* WORK TO DO:
Everything in the listing should be restated word for word.

>> BEGIN

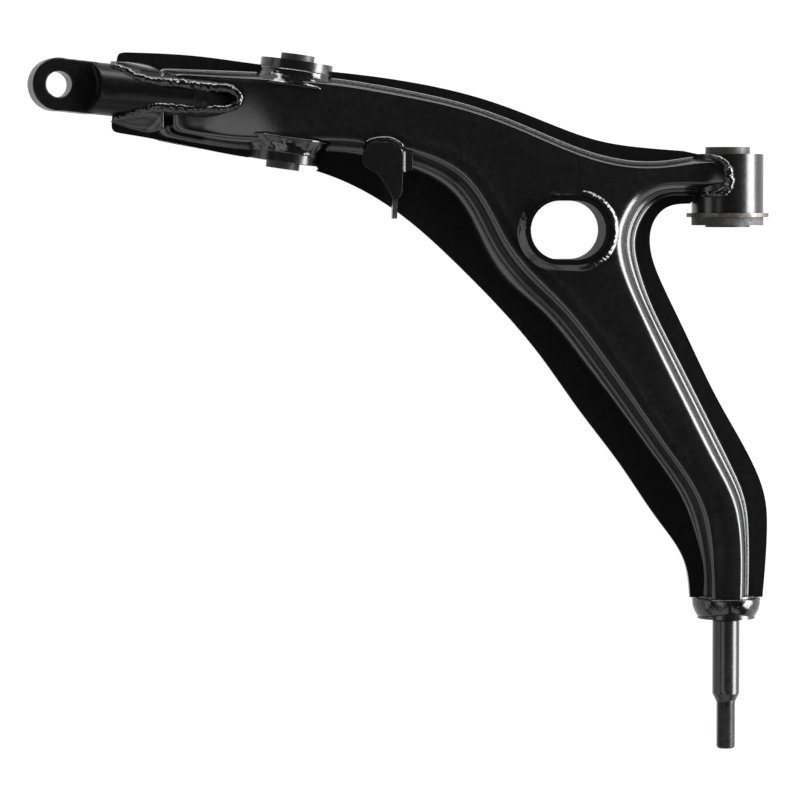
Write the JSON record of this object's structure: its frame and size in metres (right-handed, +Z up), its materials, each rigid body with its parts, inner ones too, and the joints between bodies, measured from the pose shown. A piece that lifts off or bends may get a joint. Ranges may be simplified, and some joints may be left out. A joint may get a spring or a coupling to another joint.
{
  "type": "control arm",
  "caption": "Black L-shaped pressed steel suspension control arm with a ball joint eye, a damper fork bush, a front pivot bush and a threaded rear pivot pin.",
  "frame": {"origin": "centre of the front bush, on the pivot axis", "axes": "+X inboard, away from the ball joint eye; +Y forward along the pivot axis through the front bush and the rear pin; +Z up"},
  "size_m": [0.453, 0.4273, 0.0506],
  "materials": {
    "black_coat": "gloss black electrophoretic coat on pressed and forged steel",
    "black_coat_weld": "gloss black coat over rippled weld beads",
    "bare_steel": "bare cold-drawn steel flange",
    "sleeve_steel": "dark phosphated steel sleeve",
    "bush_rubber": "matte black moulded rubber"
  },
  "bodies": {
    "arm": {"upper_shell": "black_coat", "lower_shell": "black_coat", "ball_joint_eye": "black_coat", "window_liner": "black_coat", "front_bush_housing": "black_coat", "front_bush_outer_sleeve": "bare_steel", "front_bush_rubber": "bush_rubber", "fork_bush_housing": "black_coat", "fork_bush_outer_sleeve": "sleeve_steel", "fork_bush_rubber": "bush_rubber", "rear_pin": "black_coat", "rear_pin_collar": "black_coat", "line_bracket": "black_coat", "eye_weld_upper": "black_coat_weld", "eye_weld_lower": "black_coat_weld", "fork_weld_forward": "black_coat_weld", "fork_weld_rearward": "black_coat_weld", "front_bush_weld_upper": "black_coat_weld", "front_bush_weld_lower": "black_coat_weld", "rear_pin_weld": "black_coat_weld", "window_weld_upper": "black_coat_weld", "window_weld_lower": "black_coat_weld", "bracket_weld": "black_coat_weld"},
    "front_bush_core": {"front_bush_inner_sleeve": "sleeve_steel"},
    "fork_bush_core": {"fork_bush_inner_sleeve": "sleeve_steel"}
  },
  "joints": [
    {"name": "front_bush_pivot", "type": "hinge", "parent": "arm", "child": "front_bush_core", "pos_m": [0, 0, 0], "axis": [0, 1, 0], "range_deg": [-20, 20], "stiffness_Nm_per_rad": 60},
    {"name": "fork_bush_pivot", "type": "hinge", "parent": "arm", "child": "fork_bush_core", "pos_m": [-0.268, 0.0436, 0], "axis": [0.1392, 0.9903, 0], "range_deg": [-15, 15], "stiffness_Nm_per_rad": 45}
  ]
}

>> END

* ANSWER:
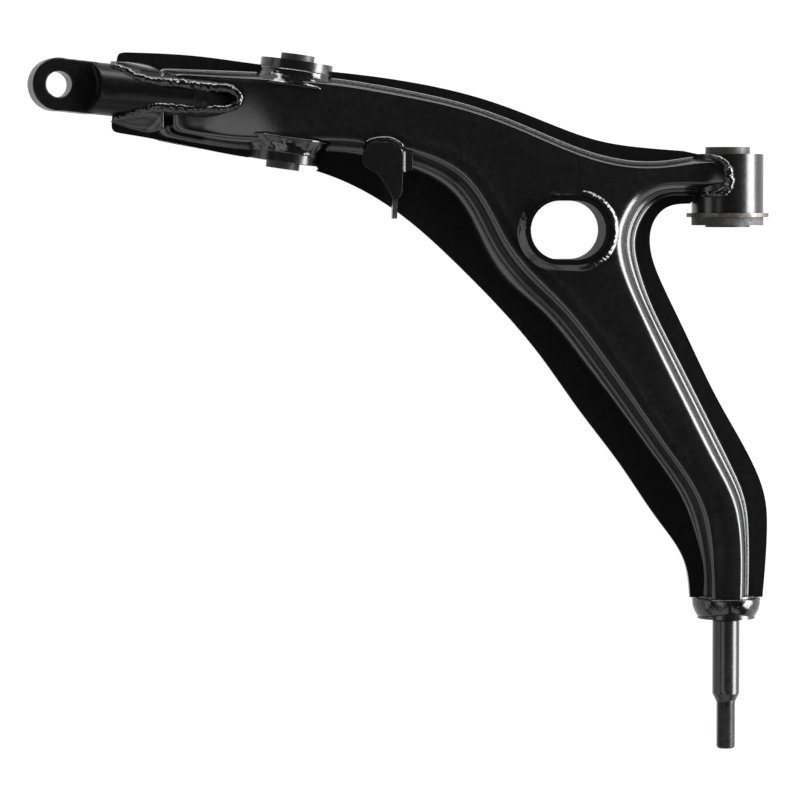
Write the JSON record of this object's structure: its frame and size in metres (right-handed, +Z up), its materials, each rigid body with its parts, inner ones too, and the joints between bodies, measured from the pose shown. A piece that lifts off or bends may get a joint. Ranges may be simplified, and some joints may be left out. A joint may get a spring or a coupling to another joint.
{
  "type": "control arm",
  "caption": "Black L-shaped pressed steel suspension control arm with a ball joint eye, a damper fork bush, a front pivot bush and a threaded rear pivot pin.",
  "frame": {"origin": "centre of the front bush, on the pivot axis", "axes": "+X inboard, away from the ball joint eye; +Y forward along the pivot axis through the front bush and the rear pin; +Z up"},
  "size_m": [0.453, 0.4273, 0.0506],
  "materials": {
    "black_coat": "gloss black electrophoretic coat on pressed and forged steel",
    "black_coat_weld": "gloss black coat over rippled weld beads",
    "bare_steel": "bare cold-drawn steel flange",
    "sleeve_steel": "dark phosphated steel sleeve",
    "bush_rubber": "matte black moulded rubber"
  },
  "bodies": {
    "arm": {"upper_shell": "black_coat", "lower_shell": "black_coat", "ball_joint_eye": "black_coat", "window_liner": "black_coat", "front_bush_housing": "black_coat", "front_bush_outer_sleeve": "bare_steel", "front_bush_rubber": "bush_rubber", "fork_bush_housing": "black_coat", "fork_bush_outer_sleeve": "sleeve_steel", "fork_bush_rubber": "bush_rubber", "rear_pin": "black_coat", "rear_pin_collar": "black_coat", "line_bracket": "black_coat", "eye_weld_upper": "black_coat_weld", "eye_weld_lower": "black_coat_weld", "fork_weld_forward": "black_coat_weld", "fork_weld_rearward": "black_coat_weld", "front_bush_weld_upper": "black_coat_weld", "front_bush_weld_lower": "black_coat_weld", "rear_pin_weld": "black_coat_weld", "window_weld_upper": "black_coat_weld", "window_weld_lower": "black_coat_weld", "bracket_weld": "black_coat_weld"},
    "front_bush_core": {"front_bush_inner_sleeve": "sleeve_steel"},
    "fork_bush_core": {"fork_bush_inner_sleeve": "sleeve_steel"}
  },
  "joints": [
    {"name": "front_bush_pivot", "type": "hinge", "parent": "arm", "child": "front_bush_core", "pos_m": [0, 0, 0], "axis": [0, 1, 0], "range_deg": [-20, 20], "stiffness_Nm_per_rad": 60},
    {"name": "fork_bush_pivot", "type": "hinge", "parent": "arm", "child": "fork_bush_core", "pos_m": [-0.268, 0.0436, 0], "axis": [0.1392, 0.9903, 0], "range_deg": [-15, 15], "stiffness_Nm_per_rad": 45}
  ]
}